To be done: Repeat exactly and only the lines from the line containing "into the cavity." through the line containing "bpy.context.view_layer.update()", both included.
######
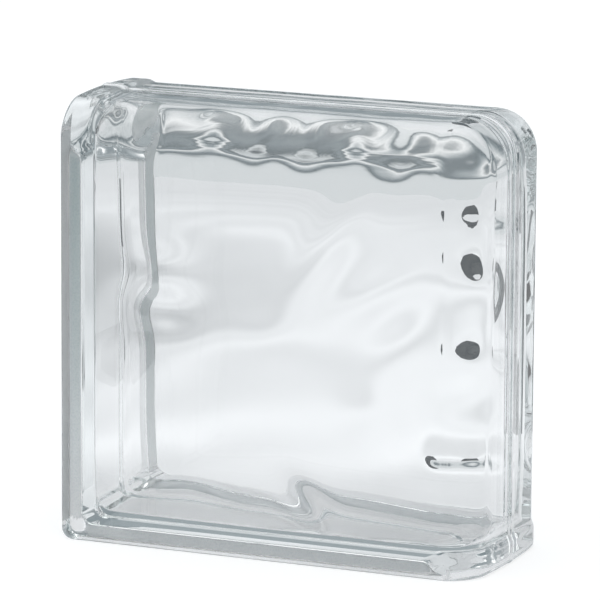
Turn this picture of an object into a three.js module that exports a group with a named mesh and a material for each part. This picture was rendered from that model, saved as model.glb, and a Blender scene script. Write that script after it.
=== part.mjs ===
// A hollow pressed-glass building block, closed on two neighbouring sides, in millimetres.
// It is two pressed trays, fused mouth to mouth on the mid-plane y = 0. The block stands on its
// bottom mortar side: the front face looks along -Y, the mortar sides are the left and the bottom,
// and the finished sides are the right and the top.

import * as THREE from "three";

// The whole block.
const width = 190; // left rims to right crest
const height = 190; // bottom rims to top crest
const depth = 80; // face to face

// Glass thicknesses.
const facePlate = 8.5; // thickness of each face in its middle
const faceSwell = 3.1; // how much thicker each face grows at the walls
const faceSwellReach = 34; // how far from the walls it starts to grow
const mortarWall = 7; // wall behind the mortar channel
const finishedWall = 8; // wall behind the finished sides
const wallDraft = 0.6; // how much each wall thins from the face to the mouth

// Finished sides: a rounded nose at each face and a slight crown up to the seam.
const noseRadius = 14.7;
const crownRise = 2.4;
const finishedCorner = 17.4; // radius of the corner between the two finished sides

// Mortar sides: a rim along each face and a channel sunk between the rims.
const rimWidth = 13; // measured from the face
const rimEdgeRadius = 0.8;
const channelDepth = 5;
const channelShoulder = 4; // run of the slope from the rim down to the channel's floor
const channelEnd = 20; // how far short of the finished sides the channel stops
const channelRamp = 7; // run of its last slope
const mortarCorner = 5; // radius of the corner between the two mortar sides

// Lips: the ends of the finished sides, which close the channel and stand slightly proud.
const lipLength = 9;
const lipRise = 1.2;
const lipRamp = 4;
const lipCorner = 2.8;

// The fused seam, a low bead round the outside and a lower, wider one round the mouth.
const beadWidth = 3;
const beadRise = 0.5;
const innerBeadWidth = 6;
const innerBeadRise = 0.2;

// The cavity, with a tight fillet between face and wall along the mortar sides and a wide one
// along the finished sides.
const cavityCorner = 7.5;
const finishedCavityCorner = 17;
const mortarFillet = 2;
const finishedFillet = 15;

// Soft ridges and hollows pressed into the inner side of each face. Each one is longest at `turn`
// degrees from +X towards +Z, and fades out over `along` and `across`.
const frontSwells = [
  { x: -50, z: 117, rise: 1.8, along: 15, across: 12, turn: 0 },
  { x: -50, z: 103, rise: -1.8, along: 15, across: 10, turn: 0 },
  { x: -35, z: 35, rise: 1, along: 15, across: 15, turn: 0 },
  { x: -10, z: 15, rise: 1, along: 20, across: 12, turn: 0 },
  { x: 15, z: 25, rise: -2, along: 15, across: 8, turn: -45 },
  { x: 40, z: 40, rise: 1, along: 30, across: 15, turn: 0 },
];
const rearSwells = [
  { x: -5, z: 120, rise: 2, along: 35, across: 10, turn: 60 },
  { x: 25, z: 105, rise: 1.2, along: 35, across: 10, turn: 25 },
  { x: 35, z: 80, rise: 1.5, along: 20, across: 12, turn: 45 },
  { x: -35, z: 78, rise: 1.2, along: 40, across: 12, turn: 0 },
  { x: 15, z: 50, rise: 1, along: 12, across: 10, turn: 0 },
];

// Fineness of the facets.
const sideSteps = 13;
const rampSteps = 3;
const cornerSteps = 5;
const noseSteps = 7;
const filletSteps = 5;
const shoulderSteps = 4;
const faceRings = 12;
const closestRings = 0.1; // rings nearer than this are dropped

const halfDepth = depth / 2;
const degrees = Math.PI / 180;

// An S-shaped rise from 0 to 1.
function smooth(share) {
  const held = Math.min(Math.max(share, 0), 1);
  return held * held * (3 - 2 * held);
}

// Height of a set of swells at one place on the face.
function swellHeight(swells, x, z) {
  let total = 0;
  for (const swell of swells) {
    const cos = Math.cos(swell.turn * degrees);
    const sin = Math.sin(swell.turn * degrees);
    const along = ((x - swell.x) * cos + (z - swell.z) * sin) / swell.along;
    const across = ((z - swell.z) * cos - (x - swell.x) * sin) / swell.across;
    total += swell.rise * Math.exp(-along * along - across * across);
  }
  return total;
}

// How far a quarter-round edge has drawn back at a distance from the face.
function edgeInset(radius, fromFace) {
  if (fromFace >= radius) return 0;
  return radius - Math.sqrt(radius * radius - (radius - fromFace) ** 2);
}

// Height of the outer seam bead at a distance from the mid-plane.
function beadHeight(fromSeam) {
  const reach = Math.min(fromSeam / (beadWidth / 2), 1);
  return beadRise * Math.sqrt(1 - reach * reach);
}

// Height of the seam bead inside the mouth.
function innerBeadHeight(fromSeam) {
  return innerBeadRise * smooth(1 - fromSeam / (innerBeadWidth / 2));
}

// Depth of the mortar channel at a distance from the mid-plane.
function channelInset(fromSeam) {
  return channelDepth * smooth((halfDepth - rimWidth - fromSeam) / channelShoulder);
}

// Points along a quarter-round corner of a section, from a start angle, counterclockwise.
function cornerArc({ x, z, radius }, startAngle) {
  const middle = (startAngle + 45) * degrees;
  const centreX = x - radius * Math.sign(Math.cos(middle));
  const centreZ = z - radius * Math.sign(Math.sin(middle));
  const points = [];
  for (let step = 0; step <= cornerSteps; step += 1) {
    const angle = (startAngle + (90 * step) / cornerSteps) * degrees;
    points.push([centreX + radius * Math.cos(angle), centreZ + radius * Math.sin(angle)]);
  }
  return points;
}

// Points along one side of a section, from its lip corner to its plain corner, which lie outside
// the points. The side follows the lip's line over `run`, then eases to the plain line over `ramp`.
function sidePoints(lip, plain, along, across, run, ramp) {
  const way = Math.sign(plain[along] - lip[along]);
  const last = Math.abs(plain[along] - lip[along]) - plain.radius;
  const distances = [];
  for (let step = 0; step <= rampSteps; step += 1) distances.push(run + (ramp * step) / rampSteps);
  for (let step = 1; step < sideSteps; step += 1) {
    distances.push(run + ramp + ((last - run - ramp) * step) / sideSteps);
  }
  return distances.map((distance) => {
    const share = smooth((distance - run) / ramp);
    const point = { [along]: lip[along] + way * distance };
    point[across] = lip[across] + (plain[across] - lip[across]) * share;
    return [point.x, point.z];
  });
}

// One closed section across the block, counterclockwise seen from the front. The bottom right and
// top left corners are the lips.
function sectionOutline(bottomLeft, bottomRight, topRight, topLeft) {
  return [
    ...cornerArc(bottomLeft, 180),
    ...sidePoints(bottomRight, bottomLeft, "x", "z", channelEnd, channelRamp).reverse(),
    ...cornerArc(bottomRight, 270),
    ...sidePoints(bottomRight, topRight, "z", "x", lipLength, lipRamp),
    ...cornerArc(topRight, 0),
    ...sidePoints(topLeft, topRight, "x", "z", lipLength, lipRamp).reverse(),
    ...cornerArc(topLeft, 90),
    ...sidePoints(topLeft, bottomLeft, "z", "x", channelEnd, channelRamp),
  ];
}

// For each point of a section, 1 along the finished sides and 0 along the mortar ones, easing from
// one to the other round the two corners between them.
function finishedShares() {
  const side = (share) => new Array(rampSteps + sideSteps).fill(share);
  const corner = (share) => Array.from({ length: cornerSteps + 1 }, (_, step) => share(step / cornerSteps));
  return [
    ...corner(() => 0),
    ...side(0),
    ...corner(smooth),
    ...side(1),
    ...corner(() => 1),
    ...side(1),
    ...corner((turned) => 1 - smooth(turned)),
    ...side(0),
  ];
}

// The outside of the block at a distance from the mid-plane.
function outerSection(fromSeam) {
  const rim = edgeInset(rimEdgeRadius, halfDepth - fromSeam);
  const nose = edgeInset(noseRadius, halfDepth - fromSeam);
  const bead = beadHeight(fromSeam);
  const channel = channelInset(fromSeam);
  const sunk = rim + channel - (channel > 0 ? bead : 0);
  const lip = nose + crownRise * (fromSeam / halfDepth) ** 2 + beadRise - bead;
  const finished = lip + lipRise;
  const [left, right] = [-width / 2, width / 2];
  return sectionOutline(
    { x: left + sunk, z: sunk, radius: mortarCorner },
    { x: right - lip, z: rim, radius: lipCorner },
    { x: right - finished, z: height - finished, radius: finishedCorner - nose },
    { x: left + rim, z: height - lip, radius: lipCorner },
  );
}

// The cavity at a distance from the mid-plane, drawn in further by the insets of the two fillets.
function cavitySection(fromSeam, mortarInset, finishedInset) {
  const draft = wallDraft * (fromSeam / (halfDepth - facePlate) - 1);
  const inset = draft + innerBeadHeight(fromSeam);
  const mortar = channelDepth + mortarWall + inset + mortarInset;
  const finished = lipRise + beadRise + finishedWall + inset + finishedInset;
  const radius = cavityCorner - mortarInset;
  const [left, right, top] = [-width / 2 + mortar, width / 2 - finished, height - finished];
  return sectionOutline(
    { x: left, z: mortar, radius },
    { x: right, z: mortar, radius },
    { x: right, z: top, radius: finishedCavityCorner - finishedInset },
    { x: left, z: top, radius },
  );
}

// A ring of 3-D points from a section. `distanceAt` gives each point's distance from the mid-plane.
function ring(outline, distanceAt) {
  return outline.map(([x, z], index) => [x, distanceAt(x, z, index), z]);
}

// The rings of the outside, from the face to the mouth.
function outerRings() {
  const distances = [];
  for (let step = 0; step <= noseSteps; step += 1) {
    const drawn = 1 - Math.cos((90 * step * degrees) / noseSteps);
    distances.push(halfDepth - noseRadius * drawn, halfDepth - rimEdgeRadius * drawn);
  }
  for (let step = 0; step <= shoulderSteps; step += 1) {
    distances.push(halfDepth - rimWidth - (channelShoulder * step) / shoulderSteps);
  }
  const channelMiddle = (halfDepth - rimWidth) / 2;
  distances.push(channelMiddle, beadWidth / 2, beadWidth / 4, 0);
  distances.sort((a, b) => b - a);
  const distinct = distances.filter((d, index) => index === 0 || distances[index - 1] - d > closestRings);
  return distinct.map((d) => ring(outerSection(d), () => d));
}

// The distance of the inner side of a face from the mid-plane. `rim` is the section the face fills.
function faceDistance(swells, rim, x, z) {
  const across = rim.map((point) => point[0]);
  const up = rim.map((point) => point[1]);
  const fromWalls = [
    x - Math.min(...across),
    Math.max(...across) - x,
    z - Math.min(...up),
    Math.max(...up) - z,
  ];
  let glass = facePlate;
  for (const fromWall of fromWalls) {
    glass += faceSwell * Math.max(1 - Math.max(fromWall, 0) / faceSwellReach, 0) ** 2;
  }
  return halfDepth - glass + swellHeight(swells, x, z);
}

// The rings of the cavity, from the mouth to the middle of the face.
function cavityRings(swells) {
  const wallEnd = halfDepth - facePlate;
  const filletEnd = Math.PI / 2 - Math.atan((2 * faceSwell) / faceSwellReach);
  const fillets = finishedShares().map((share) => mortarFillet + (finishedFillet - mortarFillet) * share);
  const filletSection = (turn) => {
    const drawn = 1 - Math.cos(turn);
    return cavitySection(wallEnd, mortarFillet * drawn, finishedFillet * drawn);
  };
  const rim = filletSection(filletEnd);
  const rimDistance = (index) => faceDistance(swells, rim, ...rim[index]);
  const wallTops = fillets.map((fillet, index) => rimDistance(index) - fillet * Math.sin(filletEnd));

  const rings = [];
  for (const d of [0, innerBeadWidth / 8, innerBeadWidth / 4, innerBeadWidth / 2]) {
    rings.push(ring(cavitySection(d, 0, 0), () => d));
  }
  const bead = innerBeadWidth / 2;
  const halfWay = cavitySection((bead + wallEnd) / 2, 0, 0);
  rings.push(ring(halfWay, (x, z, index) => (bead + wallTops[index]) / 2));
  for (let step = 0; step <= filletSteps; step += 1) {
    const turn = (filletEnd * step) / filletSteps;
    const rise = Math.sin(turn);
    rings.push(ring(filletSection(turn), (x, z, index) => wallTops[index] + fillets[index] * rise));
  }
  const middle = [0, 1].map((axis) => rim.reduce((sum, point) => sum + point[axis], 0) / rim.length);
  for (let step = 1; step < faceRings; step += 1) {
    const share = 1 - step / faceRings;
    const inward = (value, axis) => middle[axis] + (value - middle[axis]) * share;
    const outline = rim.map((point) => point.map(inward));
    rings.push(ring(outline, (x, z) => faceDistance(swells, rim, x, z)));
  }
  const centre = [middle[0], faceDistance(swells, rim, ...middle), middle[1]];
  return { rings, centre };
}

// A closed mesh from rings that run from one end point to another. `side` is -1 in front of the
// mid-plane and 1 behind it.
function closedLoft(startPoint, rings, endPoint, side) {
  const count = rings[0].length;
  const points = [startPoint, ...rings.flat(), endPoint];
  const positions = points.flatMap(([x, d, z]) => [x, side * d, z]);
  const indices = [];
  const face = (a, b, c) => indices.push(...(side < 0 ? [a, b, c] : [a, c, b]));
  const at = (ringIndex, pointIndex) => 1 + ringIndex * count + (pointIndex % count);
  for (let point = 0; point < count; point += 1) {
    face(0, at(0, point), at(0, point + 1));
    for (let index = 1; index < rings.length; index += 1) {
      face(at(index - 1, point), at(index, point), at(index, point + 1));
      face(at(index - 1, point), at(index, point + 1), at(index - 1, point + 1));
    }
    face(points.length - 1, at(rings.length - 1, point + 1), at(rings.length - 1, point));
  }
  const geometry = new THREE.BufferGeometry();
  geometry.setAttribute("position", new THREE.Float32BufferAttribute(positions, 3));
  geometry.setIndex(indices);
  geometry.computeVertexNormals();
  return geometry;
}

// One pressed tray, from the middle of its face round the rim and into the cavity.
function pressedHalf(name, swells, side) {
  const cavity = cavityRings(swells);
  const faceCentre = [0, halfDepth, height / 2];
  const geometry = closedLoft(faceCentre, [...outerRings(), ...cavity.rings], cavity.centre, side);
  const glass = new THREE.MeshStandardMaterial({
    color: 0xdfe8e8,
    roughness: 0.04,
    metalness: 0,
    transparent: true,
    opacity: 0.35,
  });
  const mesh = new THREE.Mesh(geometry, glass);
  mesh.name = name;
  return mesh;
}

const block = new THREE.Group();
block.add(pressedHalf("front_half", frontSwells, -1), pressedHalf("rear_half", rearSwells, 1));

export default block;
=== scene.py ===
# A hollow glass building block, pressed in two trays and fused at the seam, standing on its bottom
# mortar side: the front face looks along -Y and the finished sides are the right and the top.
import math

import bpy
import numpy as np
from mathutils import Matrix, Vector


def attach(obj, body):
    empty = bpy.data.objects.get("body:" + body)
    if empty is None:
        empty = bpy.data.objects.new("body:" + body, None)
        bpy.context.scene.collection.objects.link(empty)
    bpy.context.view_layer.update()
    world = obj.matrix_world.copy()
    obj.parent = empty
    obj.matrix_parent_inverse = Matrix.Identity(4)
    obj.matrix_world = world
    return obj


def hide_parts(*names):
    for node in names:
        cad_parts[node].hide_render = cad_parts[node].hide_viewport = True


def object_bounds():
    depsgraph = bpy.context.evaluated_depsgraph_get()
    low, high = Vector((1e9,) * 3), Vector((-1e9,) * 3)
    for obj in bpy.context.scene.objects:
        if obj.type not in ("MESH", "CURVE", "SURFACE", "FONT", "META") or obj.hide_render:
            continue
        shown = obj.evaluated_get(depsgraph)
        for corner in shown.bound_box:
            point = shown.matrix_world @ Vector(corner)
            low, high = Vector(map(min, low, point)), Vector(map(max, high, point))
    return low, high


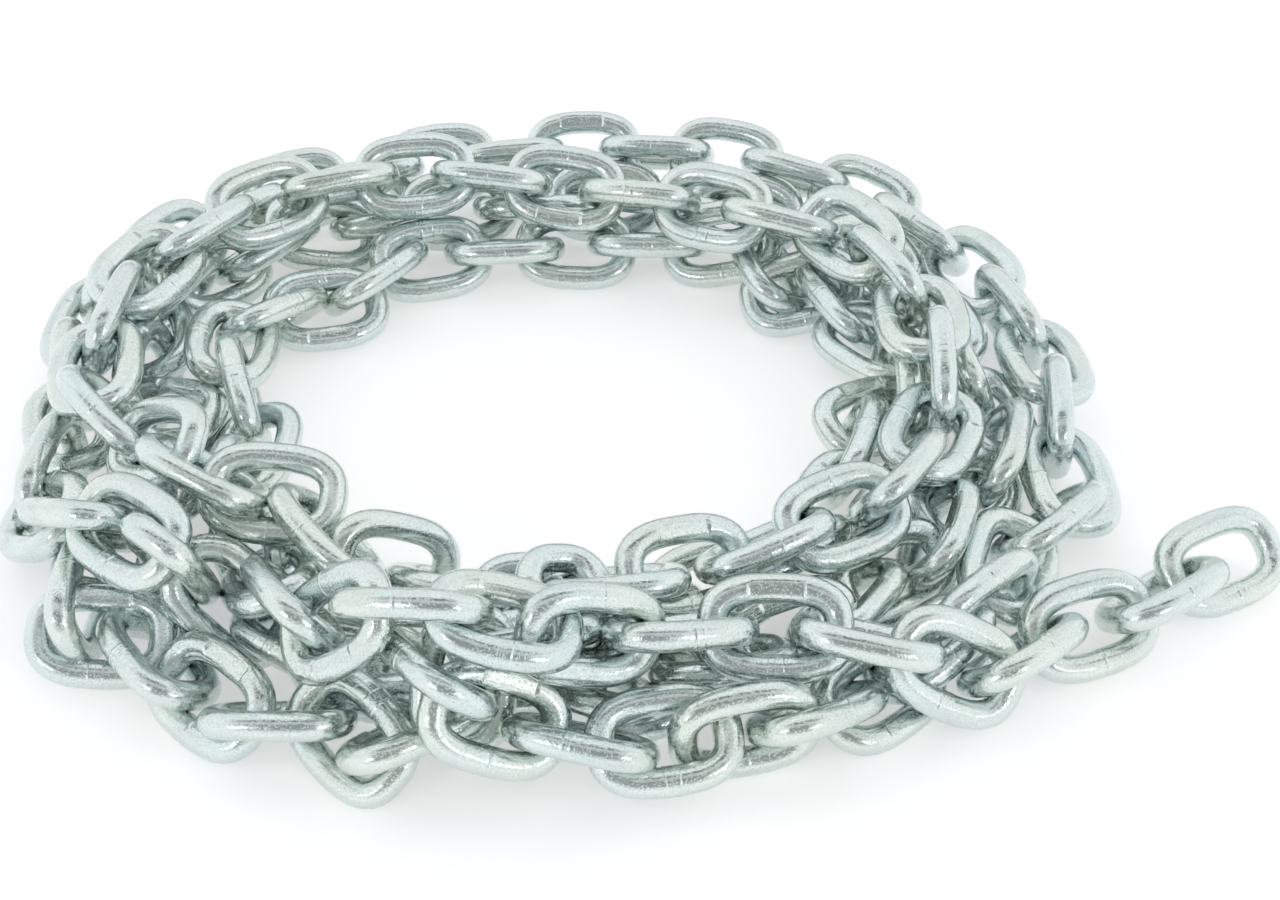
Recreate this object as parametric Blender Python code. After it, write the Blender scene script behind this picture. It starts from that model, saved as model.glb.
######
Expected answer:
// One pressed tray, from the middle of its face round the rim and into the cavity.
function pressedHalf(name, swells, side) {
  const cavity = cavityRings(swells);
  const faceCentre = [0, halfDepth, height / 2];
  const geometry = closedLoft(faceCentre, [...outerRings(), ...cavity.rings], cavity.centre, side);
  const glass = new THREE.MeshStandardMaterial({
    color: 0xdfe8e8,
    roughness: 0.04,
    metalness: 0,
    transparent: true,
    opacity: 0.35,
  });
  const mesh = new THREE.Mesh(geometry, glass);
  mesh.name = name;
  return mesh;
}

const block = new THREE.Group();
block.add(pressedHalf("front_half", frontSwells, -1), pressedHalf("rear_half", rearSwells, 1));

export default block;
=== scene.py ===
# A hollow glass building block, pressed in two trays and fused at the seam, standing on its bottom
# mortar side: the front face looks along -Y and the finished sides are the right and the top.
import math

import bpy
import numpy as np
from mathutils import Matrix, Vector


def attach(obj, body):
    empty = bpy.data.objects.get("body:" + body)
    if empty is None:
        empty = bpy.data.objects.new("body:" + body, None)
        bpy.context.scene.collection.objects.link(empty)
    bpy.context.view_layer.update()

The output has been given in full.